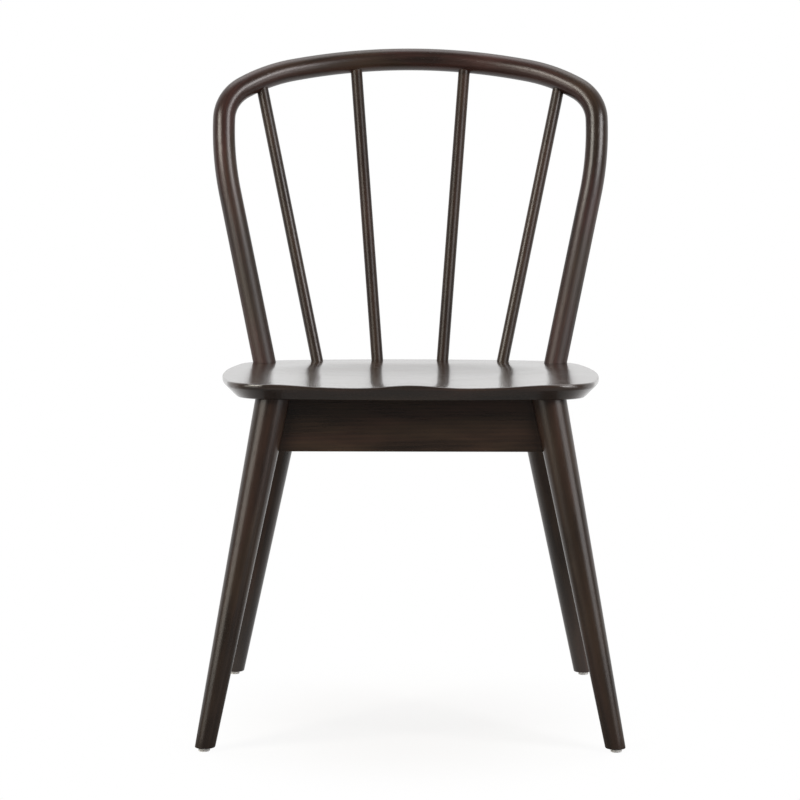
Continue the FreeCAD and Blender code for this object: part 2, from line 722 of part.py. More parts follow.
def main():
    pieces = build_chair()
    shift, box = centre_on_floor(pieces)
    os.makedirs("parts", exist_ok=True)
    for name, piece in pieces.items():
        piece.exportStep("parts/" + name + ".step")
        print(name, "solids", len(piece.Solids), "volume", round(piece.Volume), "valid", piece.isValid())
    print("overall", round(box.XLength, 1), round(box.YLength, 1), round(box.ZLength, 1))
    print("moved by", round(shift.x, 3), round(shift.y, 3), round(shift.z, 3))


main()
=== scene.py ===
"""A dark-stained hoop-back dining chair with plain spindles, dressed around its measured frame.

Everything is in metres, +Z up, with the chair's front towards -Y.
"""

import math

import bmesh
import bpy
from mathutils import Matrix, Vector


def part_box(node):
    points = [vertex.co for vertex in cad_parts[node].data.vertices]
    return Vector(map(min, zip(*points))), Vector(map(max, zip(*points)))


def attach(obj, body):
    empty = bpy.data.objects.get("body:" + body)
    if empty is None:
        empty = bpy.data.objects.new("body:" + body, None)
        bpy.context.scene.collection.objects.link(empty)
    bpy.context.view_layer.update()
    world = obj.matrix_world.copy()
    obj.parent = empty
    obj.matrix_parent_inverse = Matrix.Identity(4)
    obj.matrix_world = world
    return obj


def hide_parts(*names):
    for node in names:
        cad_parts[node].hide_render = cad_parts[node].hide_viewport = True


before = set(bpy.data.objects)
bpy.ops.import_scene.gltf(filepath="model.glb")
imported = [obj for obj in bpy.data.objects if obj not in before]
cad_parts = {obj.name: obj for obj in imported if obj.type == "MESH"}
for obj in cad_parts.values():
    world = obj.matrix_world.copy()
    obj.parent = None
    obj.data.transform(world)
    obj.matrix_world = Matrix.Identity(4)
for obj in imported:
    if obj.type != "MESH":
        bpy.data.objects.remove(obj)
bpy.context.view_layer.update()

bl_info = {
    "name": "Hoop-back chair",
    "version": (1, 0, 0),
    "blender": (4, 5, 0),
    "location": "3D View > Sidebar > Chair",
    "description": "Builds a hoop-back chair with plain spindles around its measured frame",
    "category": "Add Mesh",
}

BODY = "root"
SIDES = ("left", "right")
ROWS = ("front", "rear")
CORNERS = [f"{row}_{side}" for row in ROWS for side in SIDES]
SPINDLE_NODES = [f"spindle_{side}_{place}" for side in SIDES for place in ("inner", "outer")]
STEEL_NODES = ("apron_screws", "seat_screws", "glide_nails")

# The seat's rim plane, and the two levels at which spindles and legs are measured
SEAT_RIM_Z = 0.450
SEAT_TILT = math.radians(0.55)
SPINDLE_LEVELS = (0.50, 0.78)
LEG_LEVELS = (0.05, 0.33)

# Fineness of the meshes
MERGE_WITHIN = 1e-6
SHARP_ANGLE = math.radians(35)
FLAT_ANGLE = math.radians(0.3)
CORNER_ANGLE = math.radians(40)
BEND_STEP = math.radians(3)
BOW_SIDES = 56
ROD_SIDES = 40
LEG_SIDES = 64
FLOOR_SIDES = 96
SPINDLE_RINGS = 24
LEG_RINGS = 32
ROUNDING_STEPS = 6
ARRIS_STEPS = 3

# Turns that bring the grain of a piece to X
UNTURNED = (0.0, 0.0, 0.0)
QUARTER_TURN = (0.0, 0.0, math.pi / 2)


def number(name, default, description, **limits):
    return bpy.props.FloatProperty(name=name, default=default, description=description, **limits)


def length(name, default, description):
    return number(name, default, description, min=0.0, subtype="DISTANCE", unit="LENGTH")


def angle(name, degrees, description):
    return number(name, math.radians(degrees), description, subtype="ANGLE", unit="ROTATION")


def amount(name, default, description):
    return number(name, default, description, min=0.0, max=1.0, subtype="FACTOR")


def colour(name, default, description):
    return bpy.props.FloatVectorProperty(
        name=name, description=description, default=default, size=3, min=0.0, max=1.0, subtype="COLOR")


class BowSizes(bpy.types.PropertyGroup):
    """The bow's front outline, drawn on a surface that leans back and curves round the sitter."""

    diameter: length("Diameter", 0.03034, "Thickness of the bent bow")
    foot_x: length("Foot from middle", 0.1963, "Half the distance between the bow's feet on the seat")
    rise: length("Rise", 0.412, "Height of the crest's centre line above the seat")
    splay: angle("Splay", 12.0, "How far the straight arms lean outwards")
    lower_radius: length("Lower shoulder radius", 0.435, "Long gentle bend above the arms")
    lower_turn: angle("Lower shoulder turn", 13.4, "Turn of that bend")
    corner_radius: length("Corner radius", 0.050, "Tight bend of the corners")
    corner_turn: angle("Corner turn", 58.0, "Turn of the corners")
    upper_radius: length("Upper shoulder radius", 0.213, "Bend between corner and crest")
    upper_turn: angle("Upper shoulder turn", 19.2, "Turn of that bend")
    inset: length("Back line inset", 0.0205, "Distance from the seat's rear edge to the back's line")
    lean: angle("Lean", 16.5, "How far the back leans")
    curve_radius: length("Curve in plan", 0.450, "Radius of the back as seen from above")
    tenon_diameter: length("Tenon diameter", 0.020, "Round tenon under each foot")
    tenon_length: length("Tenon length", 0.0155, "Depth of that tenon in the seat")
    spacing: length("Ring spacing", 0.004, "Distance between the rings of the tube")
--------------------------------
## Problem to solve
Each line from the one holding "1), round(box.ZLength, 1))" to the one holding "zip(*points))), Vector(map(max, zip(*points)))", those two included, is to be transcribed exactly, and no other line.

## Task solution
    print("overall", round(box.XLength, 1), round(box.YLength, 1), round(box.ZLength, 1))
    print("moved by", round(shift.x, 3), round(shift.y, 3), round(shift.z, 3))


main()
=== scene.py ===
"""A dark-stained hoop-back dining chair with plain spindles, dressed around its measured frame.

Everything is in metres, +Z up, with the chair's front towards -Y.
"""

import math

import bmesh
import bpy
from mathutils import Matrix, Vector


def part_box(node):
    points = [vertex.co for vertex in cad_parts[node].data.vertices]
    return Vector(map(min, zip(*points))), Vector(map(max, zip(*points)))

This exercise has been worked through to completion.